Version control systems
Bryan Donlan
bdonlan at gmail.com
Fri Aug 15 16:00:46 EDT 2008
On Thu, Aug 14, 2008 at 12:10 PM, Isaac Dupree <isaacdupree at charter.net> wrote:
> And I wonder why (it sounds like) Git doesn't have tools to do some kind of
> smart cherrypicking, using a heuristic to decide which patches in a branch
> are definitely dependencies of the cherry-picked patch. In any case, I
> notice a few times with ghc/darcs/Trac tickets, more than one commit has to
> be listed explicitly to be merged into the stable branch. Maybe it's not
> very useful/reliable for these purposes anyway?

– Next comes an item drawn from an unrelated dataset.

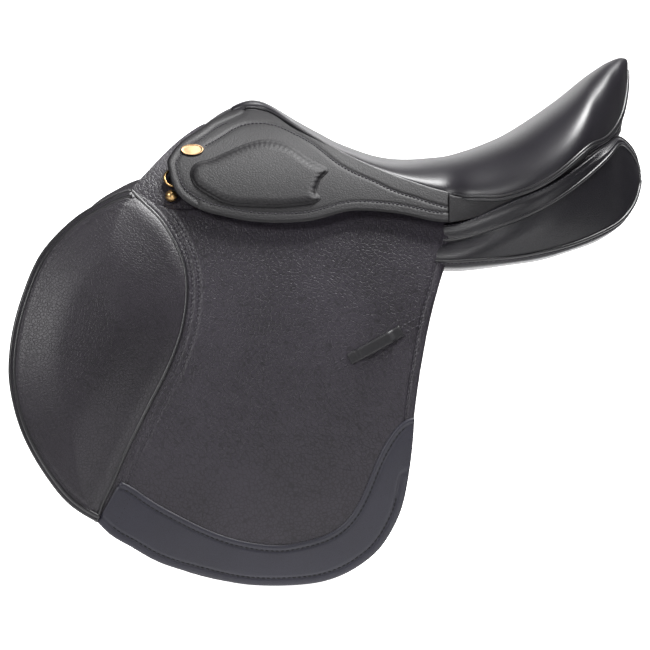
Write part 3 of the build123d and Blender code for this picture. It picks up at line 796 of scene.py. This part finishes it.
@dataclass
class Flap(Draped):
    """Flap of one side: grained facing, knee pad, piping, hem trim and the girth keeper."""

    pitch: float = 4.4
    facing_u: tuple[float, float] = (3.05, 4.95)
    pad_top_u: float = 11.4
    pad_crown: float = 6.5
    edge_roll: float = 9.0
    groove_depth: float = 1.1
    seam_rows: tuple[float, float] = (5.0, 11.0)
    rear_row: float = 7.5
    trim_u: tuple[float, float] = (5.0, 6.7)
    keeper_at: tuple[float, float] = (-40.0, -59.5)
    keeper_turn: float = math.radians(28.0)
    keeper_half: tuple[float, float] = (26.0, 4.9)

    @property
    def body(self) -> str:
        """The frame body the flap rides."""
        return f"{self.side.label}_flap"

    def facing(self) -> None:
        """Grained leather from the knee seam to the flap's rear edge.

        The grid is a Coons patch of the knee seam, hem, rear edge and top; the layer sinks by a
        Gaussian of the distance to each stitch line and rolls down over its last millimetres.
        """
        top = [(-256.8, 73), (-225, 57.5), (-190, 57), (-150, 57), (-60, 57), (6, 57), (20, 51),
               (31, 44)]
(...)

The intent with git is that you would do such cherrypicks at the
branch level, not at the individual commit level - ie, if you have
dependent patches that also need to be backported or whatever, you
really ought to have developed the feature as a branch in the first
place. You could then rebase such a branch to a prior version, and
merge it into both old and new; or you could just rebase it on top of
wherever you're backporting to, if you don't intend to do big merges
much between the two (as the commit IDs would be different in this
case).
You can of course just use git cherry-pick, but this doesn't have any
intelligence at all when it comes to avoiding duplicate patches - it
basically just diffs from the old commit and applies it somewhere
else. The git merging logic does have some heuristics to detect
duplicate patches and do the right thing, however.
The limitations come from git's relatively simple history model, in
which commits have parent commits but no 'sideways' relationships. In
practice I don't think it will be a problem - how often will there be
branches which will receive cherry picks and then later have a merge
from or to the same source?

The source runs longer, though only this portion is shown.